Islanders legend Butch Goring began the 2010-11 season as the MSG color commentator, but once he wraps up MSG’s postgame with Howie Rose, he’ll be strapping on his skates to participate in the Skate with the Greats. The former Islander began his career with the Los Angeles Kings and was a seasoned 9-year veteran before he laced up for his first Islanders game in 1980. Five full seasons with the Islanders and five playoff series later, Goring won for Stanley Cups, playing in 332 regular season games for the Isles, recording 195 points (87 goals, 108 assists) and 30 penalty minutes. The St. Boniface, Manitoba native also played in 99 playoff games, recording 28 goals, 40 assists for 68 points and 26 penalty minutes.

Goring won the Conn Smythe Trophy for the most valuable player during the 1980-81 Stanley Cup Playoff run. He was head coach of the Islanders from 1999 through 2001.

Benoit Hogue was only in an Islanders jersey for three-and-a-half years, playing in 258 regular season games. In his short time with the franchise, he quickly became a fan favorite. He posted 229 points (105 goals, 124 assists) and 282 penalty minutes. Hogue also played in 22 playoff games and earned six goals, seven assists for 13 points and 35 penalty minutes. In his 15 years in the NHL, Hogue also played for the Buffalo Sabres, Toronto Maple Leafs, Dallas Stars, Tampa Bay Lightning, Phoenix Coyotes, Boston Bruins and Washington Capitals.
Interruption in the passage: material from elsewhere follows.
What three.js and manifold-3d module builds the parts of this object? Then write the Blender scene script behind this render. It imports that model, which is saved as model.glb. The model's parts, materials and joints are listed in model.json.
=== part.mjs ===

Steve Webb played the majority of his NHL career with the Islanders, seeing time in 316 games, (posting an additional five games for the Pittsburgh Penguins during the 2003-04 season). In eight professional seasons, he posted five goals and 13 assists for 18 points, but in every sense of the word, he was an enforcer as he posted 532 penalty minutes. Webb still resides locally, working with Long Island youth hockey players, but he spends his summers at home in Peterborough, Ontario.

A true enforcer, Eric Cairns posted 814 penalty minutes in 327 games, almost 2.5 times the amount of games he played in an Islanders jersey. In that time, he posted nine goals, 27 assists for 36 points. He also played games for the New York Rangers, Florida Panthers and Pittsburgh Penguins, but to this day, the Oakville, Ontario native resides on Long Island working in player development for the Islanders franchise.